Growing Pains: Noise, Nerves, and the New Rules of Engagement
This transition is accompanied by some friction. The most significant point of tension is noise. Japanese residential construction focuses on earthquake resistance rather than soundproofing. Previously, this was manageable since most people were away during the day. Now, your neighbor’s business calls become the background soundtrack to your own work. This has given rise to a delicate social negotiation. How can you address complaints without risking a permanent rift? In Tokyo, the approach is often very indirect—an anonymous note left in the mailbox or a discreet word with the building manager. In Osaka, the approach is somewhat more direct but still layered with politeness. It’s the classic Osaka style: frank yet gentle. A neighbor might stop you in the hallway with a strained smile and say, “Your meetings sound very important! So full of energy!” This is not praise—it’s a subtle warning. It is a deft way of saying, “I can hear everything; please lower your volume.”

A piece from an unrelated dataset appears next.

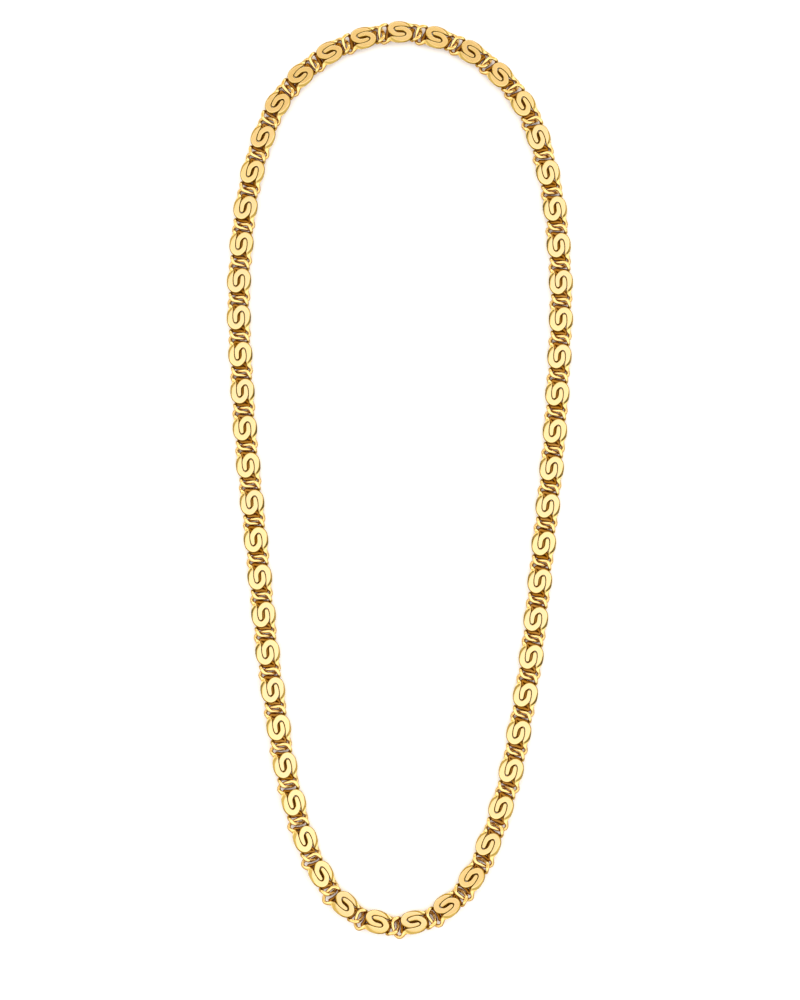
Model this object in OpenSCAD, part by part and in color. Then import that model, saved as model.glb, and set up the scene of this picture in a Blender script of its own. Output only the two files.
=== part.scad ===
/* [Link] */
// Reach of a link from its middle to the middle of either end bar
bar_reach = 8.45; // [8.4:0.05:8.5]
// Distance of the scroll's outer band from the middle of the link
scroll_reach = 3.5; // [3.45:0.05:3.55]
// Diameter of the wire in the loops
loop_wire = 1.4; // [1.3:0.05:1.45]
// Width of the wire where it is pressed into the scroll's outer band
band_width = 2.4; // [2.2:0.05:2.4]
// Thickness of the pressed wire before its face is cut flat
band_thickness = 1.9; // [1.7:0.05:2]
// Height from the wire lying low to the wire crossing over it
wire_step = 2.2; // [2.15:0.05:2.3]
// How far the flat cut face lies above the middle of the scroll's wire
cut_height = 0.6; // [0.5:0.05:0.7]

/* [Chain] */
// Share of the even spacing that the links take down the east side
east_spacing = 1.008; // [1:0.002:1.01]
// Share of the even spacing that the links take in the tight bend
bend_spacing = 0.975; // [0.97:0.005:1]
// Thickness of the bridges that join the links of one run where they bear on each other
bridge = 0.8; // [0.6:0.1:1]

/* [Hidden] */
NODES = [for (r = [1:11]) str("chain_run_", r < 10 ? "0" : "", r)];

// Links are numbered clockwise from the top one; the first run begins at first_link.
links_in_run = 5;
link_count = links_in_run * len(NODES);
first_link = 4;
bend_first = 24;
bend_last = 28;
bridge_sides = 3;

// Wire of half a link, from the hook's tip to the middle of its back.
// Columns: along and across the chain as shares of the two reaches, height as a
// share of the step from low to high, and width from loop 0 to band 1.
ALONG = 0;
ACROSS = 1;
HEIGHT = 2;
WIDE = 3;
half_link = [
    [0.178, -0.383, 1, 0.18],
    [-0.13, -0.383, 1, 0.45],
    [-0.35, -0.1, 1, 0.74],
    [-0.44, 0.33, 1, 0.96],
    [-0.355, 0.777, 1, 0.94],
    [-0.142, 0.986, 1, 0.88],
    [0.142, 1, 1, 0.82],
    [0.367, 0.914, 0.96, 0.56],
    [0.538, 0.92, 0.62, 0.2],
    [0.686, 1.09, 0.14, 0.02],
    [0.858, 1.04, 0, 0],
    [0.987, 0.529, 0.12, 0],
    [1, -0.343, 0.78, 0],
    [0.888, -0.777, 1, 0],
    [0.686, -0.977, 0.85, 0],
    [0.559, -0.814, 0.2, 0],
    [0.547, -0.371, 0, 0.08],
    [0.608, 0.443, 0, 0.08],
    [0.479, 0.611, 0, 0.1],
];

// Middle line of the chain seen from above, clockwise from the top.
// Columns: place across, place along, and how far the faces lean outward.
EAST = 0;
NORTH = 1;
ROLL = 2;
route = [
    [0, 180, 12],
    [29, 171.5, 11],
    [50, 150, 8],
    [60, 121, 5],
    [64.5, 84, 2],
    [63, 29, 0],
    [57, -32, 0],
    [49.5, -91, -3],
    [39, -137.5, -12],
    [27.5, -163.5, -19],
    [13, -177, -23],
    [-4, -180.5, -24],
    [-19.5, -174.5, -23],
    [-31, -161, -21],
    [-41, -136, -17],
    [-50, -91, -9],
    [-57, -32, -2],
    [-63, 29, 0],
    [-64.5, 84, 3],
    [-58.5, 126, 6.5],
    [-48, 152.5, 9],
    [-27.5, 172, 11.5],
];
curve_steps = 12;

// Moves the middle of the chain's own box over the origin, its lowest wire on the surface.
frame_shift = [0, 0.49, 0.08];

ring_angles = [40, 140, 200, 270, 340];
ring_count = len(ring_angles);

low = loop_wire / 2;
high = low + wire_step;
middle = (low + high) / 2;
cut = high + cut_height;

function unit(v) = v / norm(v);
function flat(v) = [v[EAST], v[NORTH]];
function wrap(i, n) = (i % n + n) % n;
function blend(a, b, t) = a + (b - a) * t;

// Route: a smooth closed curve through the points, cut into short steps.
function point(i) = flat(route[wrap(i, len(route))]);
function span(i) = norm(point(i + 1) - point(i));
function slope(i) =
    let (before = span(i - 1), after = span(i))
    ((point(i + 1) - point(i)) * before / after + (point(i) - point(i - 1)) * after / before)
    / (before + after);
function on_curve(i, t) =
    point(i) * (2 * t * t * t - 3 * t * t + 1)
    + slope(i) * span(i) * (t * t * t - 2 * t * t + t)
    + point(i + 1) * (3 * t * t - 2 * t * t * t)
    + slope(i + 1) * span(i) * (t * t * t - t * t);
curve = [for (i = [0:len(route)], s = [0:curve_steps - 1]) on_curve(i, s / curve_steps)];
curve_end = len(route) * curve_steps;
steps = [for (i = [0:curve_end - 1]) norm(curve[i + 1] - curve[i])];
travelled = [for (i = 0, sum = 0; i <= curve_end; sum = sum + (i < curve_end ? steps[i] : 0), i = i + 1) sum];
loop_length = travelled[curve_end];
east_at = [for (i = [0:curve_end]) [travelled[i], curve[i][EAST]]];
north_at = [for (i = [0:curve_end]) [travelled[i], curve[i][NORTH]]];
roll_at = [for (i = [0:len(route)]) [travelled[i * curve_steps], route[wrap(i, len(route))][ROLL]]];

// Spacing: even, but a little wider down the east side and closer in the tight bend.
shares = [for (i = [0:link_count - 1]) i < bend_first ? east_spacing : i <= bend_last ? bend_spacing : 1];
passed = [for (i = 0, sum = 0; i <= link_count; sum = sum + (i < link_count ? shares[i] : 0), i = i + 1) sum];
function distance(i) = passed[wrap(i, link_count)] * loop_length / passed[link_count];
function roll(i) = lookup(distance(i), roll_at);

// Height that a rolled link rests at, with its lowest wire on the surface.
function half_width(row) = blend(loop_wire, band_width, row[WIDE]) / 2;
function half_thickness(row) = min(half_width(row), blend(loop_wire, band_thickness, row[HEIGHT]) / 2);
function wire_height(row) = low + row[HEIGHT] * wire_step;
function depth(row, side, lean) =
    half_thickness(row) - (wire_height(row) - middle) * cos(lean)
    + side * row[ACROSS] * scroll_reach * sin(lean);
function rest_height(lean) = max([for (row = half_link, side = [-1, 1]) depth(row, side, lean)]);

function place(i) = [
    lookup(distance(i), east_at),
    lookup(distance(i), north_at),
    rest_height(roll(i)),
] + frame_shift;
function forward(i) = unit(place(i + 1) - place(i - 1));
function level_side(i) = unit([-forward(i)[NORTH], forward(i)[EAST], 0]);
function face_up(i) =
    cross(forward(i), level_side(i)) * cos(roll(i)) + level_side(i) * sin(roll(i));
function side(i) = cross(face_up(i), forward(i));
function in_chain(i, p) =
    place(i) + forward(i) * p[0] + side(i) * p[1] + face_up(i) * (p[2] - middle);

// Link: the half above, its middle, and the same half turned about the face.
function wire_point(row, turn) =
    [turn * row[ALONG] * bar_reach, turn * row[ACROSS] * scroll_reach, wire_height(row)];
last_row = len(half_link) - 1;
back = [0, 0, 0, half_link[last_row][WIDE]];
wire_rows = concat(half_link, [back], [for (k = [0:last_row]) half_link[last_row - k]]);
wire_end = len(wire_rows) - 1;
wire_points = [for (k = [0:wire_end]) wire_point(wire_rows[k], k <= last_row ? 1 : -1)];

// Ring round the wire, with its top cut flat where it rises above the face.
function direction(k) = unit(wire_points[min(k + 1, wire_end)] - wire_points[max(k - 1, 0)]);
function ring_side(k) = unit(cross(direction(k), [0, 0, 1]));
function cut_share(k) = min(1, (cut - wire_points[k][2]) / half_thickness(wire_rows[k]));
function ring_point(k, angle) =
    let (
        up = min(sin(angle), cut_share(k)),
        out = sin(angle) > up ? sign(cos(angle)) * sqrt(1 - up * up) : cos(angle),
        over = cross(ring_side(k), direction(k))
    )
    wire_points[k]
    + ring_side(k) * out * half_width(wire_rows[k])
    + over * up * half_thickness(wire_rows[k]);
link_points = [for (k = [0:wire_end], angle = ring_angles) ring_point(k, angle)];
function ring_index(k, s) = k * ring_count + s % ring_count;
link_faces = concat(
    [[for (s = [ring_count - 1:-1:0]) ring_index(0, s)]],
    [for (k = [0:wire_end - 1], s = [0:ring_count - 1])
        [ring_index(k, s), ring_index(k + 1, s + 1), ring_index(k + 1, s)]],
    [for (k = [0:wire_end - 1], s = [0:ring_count - 1])
        [ring_index(k, s), ring_index(k, s + 1), ring_index(k + 1, s + 1)]],
    [[for (s = [0:ring_count - 1]) ring_index(wire_end, s)]]
);

// Rows of the wire that lie under and over the next link's wire.
under_row = half_link[10];
over_row = half_link[13];

module link(i) {
    polyhedron([for (p = link_points) in_chain(i, p)], link_faces);
}

module dot(i, p) {
    translate(in_chain(i, p)) sphere(d = bridge, $fn = bridge_sides);
}

module bridges(i) {
    hull() {
        dot(i, wire_point(under_row, 1));
        dot(i + 1, wire_point(over_row, -1));
    }
    hull() {
        dot(i, wire_point(over_row, 1));
        dot(i + 1, wire_point(under_row, -1));
    }
}

module chain_run(number) {
    first = first_link + (number - 1) * links_in_run;
    color("gold") {
        for (k = [0:links_in_run - 1]) link(first + k);
        for (k = [0:links_in_run - 2]) bridges(first + k);
    }
}

chain_run(1);  // chain_run_01
chain_run(2);  // chain_run_02
chain_run(3);  // chain_run_03
chain_run(4);  // chain_run_04
chain_run(5);  // chain_run_05
chain_run(6);  // chain_run_06
chain_run(7);  // chain_run_07
chain_run(8);  // chain_run_08
chain_run(9);  // chain_run_09
chain_run(10);  // chain_run_10
chain_run(11);  // chain_run_11
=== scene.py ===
import math
import bpy
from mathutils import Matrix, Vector


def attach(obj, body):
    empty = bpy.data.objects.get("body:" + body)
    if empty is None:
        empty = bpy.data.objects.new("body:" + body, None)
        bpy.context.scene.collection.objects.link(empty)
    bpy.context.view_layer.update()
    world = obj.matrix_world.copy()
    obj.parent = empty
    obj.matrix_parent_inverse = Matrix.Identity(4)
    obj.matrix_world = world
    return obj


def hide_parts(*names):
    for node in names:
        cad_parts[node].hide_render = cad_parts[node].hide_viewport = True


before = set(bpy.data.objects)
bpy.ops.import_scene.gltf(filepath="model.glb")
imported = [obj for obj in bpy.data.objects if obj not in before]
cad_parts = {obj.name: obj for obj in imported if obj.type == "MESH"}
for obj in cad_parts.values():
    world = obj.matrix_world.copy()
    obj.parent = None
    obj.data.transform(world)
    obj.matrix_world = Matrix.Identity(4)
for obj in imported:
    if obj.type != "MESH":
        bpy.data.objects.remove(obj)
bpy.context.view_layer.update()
mm = 0.001
print("frame loaded:", len(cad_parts), "nodes")


class Signal:  # one socket, so that sums and products can be written as Python expressions
    def __init__(self, tree, socket):
        self.tree = tree
        self.socket = socket

    def mathNode(self, operation, first, second):
        return self.tree.node("ShaderNodeMath", {"operation": operation}, {0: first, 1: second})

    def __add__(self, other):
        return self.mathNode("ADD", self, other)

    def __sub__(self, other):
        return self.mathNode("SUBTRACT", self, other)

    def __mul__(self, other):
        return self.mathNode("MULTIPLY", self, other)

    def __truediv__(self, other):
        return self.mathNode("DIVIDE", self, other)

    def __rtruediv__(self, other):
        return self.mathNode("DIVIDE", other, self)

    def __radd__(self, other):
        return self.mathNode("ADD", other, self)

    def __rsub__(self, other):
        return self.mathNode("SUBTRACT", other, self)

    def __rmul__(self, other):
        return self.mathNode("MULTIPLY", other, self)


class NodeTree:  # a shader's or Geometry Nodes tree, filled one node at a time
    def __init__(self, tree):
        self.tree = tree

    def node(self, kind, settings, inputs, output=0):
        made = self.tree.nodes.new(kind)
        for name, value in settings.items():
            setattr(made, name, value)
        for name, value in inputs.items():
            socket = made.inputs[name]
            if isinstance(value, Signal):
                self.tree.links.new(value.socket, socket)
            else:
                socket.default_value = value
        return Signal(self, made.outputs[output]) if made.outputs else made

    def mix(self, share, first, second):  # of two colours
        return self.node("ShaderNodeMix", {"data_type": "RGBA"}, {0: share, 6: first, 7: second}, 2)

    def absolute(self, value):
        return self.node("ShaderNodeMath", {"operation": "ABSOLUTE"}, {0: value})

    def spread(self, value, low, high, outLow=0.0, outHigh=1.0):  # softly from one value to the other
        return self.node("ShaderNodeMapRange", {"interpolation_type": "SMOOTHSTEP"},
                         {0: value, 1: low, 2: high, 3: outLow, 4: outHigh})


# the link: one wire, half of it as rows, and the same half turned about the middle of the face; in mm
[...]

There is also a new kind of social surveillance. When the neighborhood was empty during the day, there was a certain degree of anonymity. Now, your every move can be noticed. Mrs. Suzuki from the second floor observes you taking your third coffee break. Mr. Kato from across the hall sees that you haven’t left your apartment in two days. This constant, low-level scrutiny can be unsettling. It blurs the boundary between private and public life, creating the sensation of always being “on stage.” This feeling is intensified by a generational divide. Older residents, used to the previous rhythms, may be suspicious of this new daytime population. They might perceive remote workers as lazy or disruptive. They might resent crowded cafes and the frequent presence of people who “should be at the office.” This tension manifests subtly—a disapproving glance, a remark at a chonaikai meeting about daytime noise. Navigating these challenges demands a heightened degree of social awareness.

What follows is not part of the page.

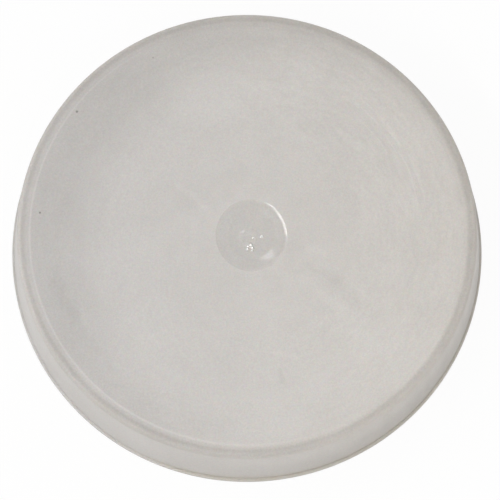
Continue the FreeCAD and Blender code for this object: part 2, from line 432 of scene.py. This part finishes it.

So, Is Osaka Still Friendly?

This is the million-yen question: Has the famous, in-your-face, candy-offering Osakan friendliness become a casualty of the remote work era? The answer is no. It’s not dead, but it is evolving. It’s transforming. The loud, all-encompassing community of the shotengai is giving way to smaller, more focused pockets of connection. The well-known Osakan trait of osekkai—being meddlesome in an endearing, helpful way—is still very much alive. It just looks different now. It’s less about a grandmother asking if you’re eating enough vegetables and more about a fellow remote worker in a café pointing you to a table with a better power outlet. It’s the pragmatic, problem-solving spirit of Osaka applied to the challenges of modern life. People here are fundamentally solution-oriented. If the old way of connecting doesn’t work, they improvise a new one.
Contrast this with Tokyo, where the typical response to social change is often to reinforce personal boundaries and retreat further into privacy. In Osaka, the instinct is usually to reach out and try to make the new situation work. There’s a collective understanding that this new reality affects everyone, so people are more willing to negotiate the new rules together—sometimes awkwardly, sometimes with a bit of grumbling, but always with a sense of shared destiny. The friendliness hasn’t disappeared; it has simply become more targeted. It’s less of a broadcast and more of a handshake. You have to be in the right places to find it, but when you do, you’ll realize that the core of Osaka’s character—its warmth, pragmatism, and refusal to stand on ceremony—is proving remarkably resilient.
A Practical Guide to the New Osaka Neighborhood
For any foreigner living here or planning to move, adjusting to this new environment is essential. Clinging to old habits will only leave you feeling isolated. Here’s how to navigate the new gokinjo-zukiai.
Find Your Hubs
Don’t let your apartment become your prison. The first and most important step is to get outside. Explore your neighborhood with a fresh purpose: find your “third place.” Is it a quiet spot in a local library? A lively café with communal tables? A sunny bench in a park? Actively seek out places where others are working or relaxing during the day. This is your new village square. Become a regular. Let your face become familiar. This is where all new connections begin.
Learn the New Language of Neighborliness
Greetings remain important, but they have evolved. A simple konnichiwa still works, but acknowledging the shared context of remote work can create a stronger bond. Spot a neighbor carrying a laptop bag? A simple nod and an otsukaresama desu—typically used among colleagues—creates an immediate connection. It says, “I see you. We’re in this together.” It’s a small gesture that bridges the gap between private resident and fellow professional.
The Preemptive Strike on Noise
Since noise is the top concern, get ahead of it. Whether you’ve just moved in or have lived there for a while, consider making a thoughtful gesture. A small gift (like some soap or a hand towel) for your closest neighbors, accompanied by a brief note, can work wonders. Something along the lines of: “Hello, I’m [Your Name] in room [Number]. I sometimes work from home and have online meetings. I’ll do my best to keep noise down, but please let me know if I’m ever too loud.” This single action achieves two things: it shows you’re considerate and gives your neighbor a calm way to raise an issue before it escalates. It’s a valuable investment in neighborhood harmony.
Embrace the Opt-In Community
Release the notion that you must conform to traditional community roles. While the chonaikai remains part of life, your involvement can be minimal if you prefer. Instead, direct your social energy toward new, interest-based groups. Join a local sports club, a language exchange, or a Facebook group for remote workers in your area. Follow local cafes and shops on social media to discover events. The new community is decentralized. You now have more freedom than ever to build a social life that suits your interests and personality, rather than one solely defined by your address. This is the unexpected gift of the remote work revolution: the chance to redefine your community on your own terms.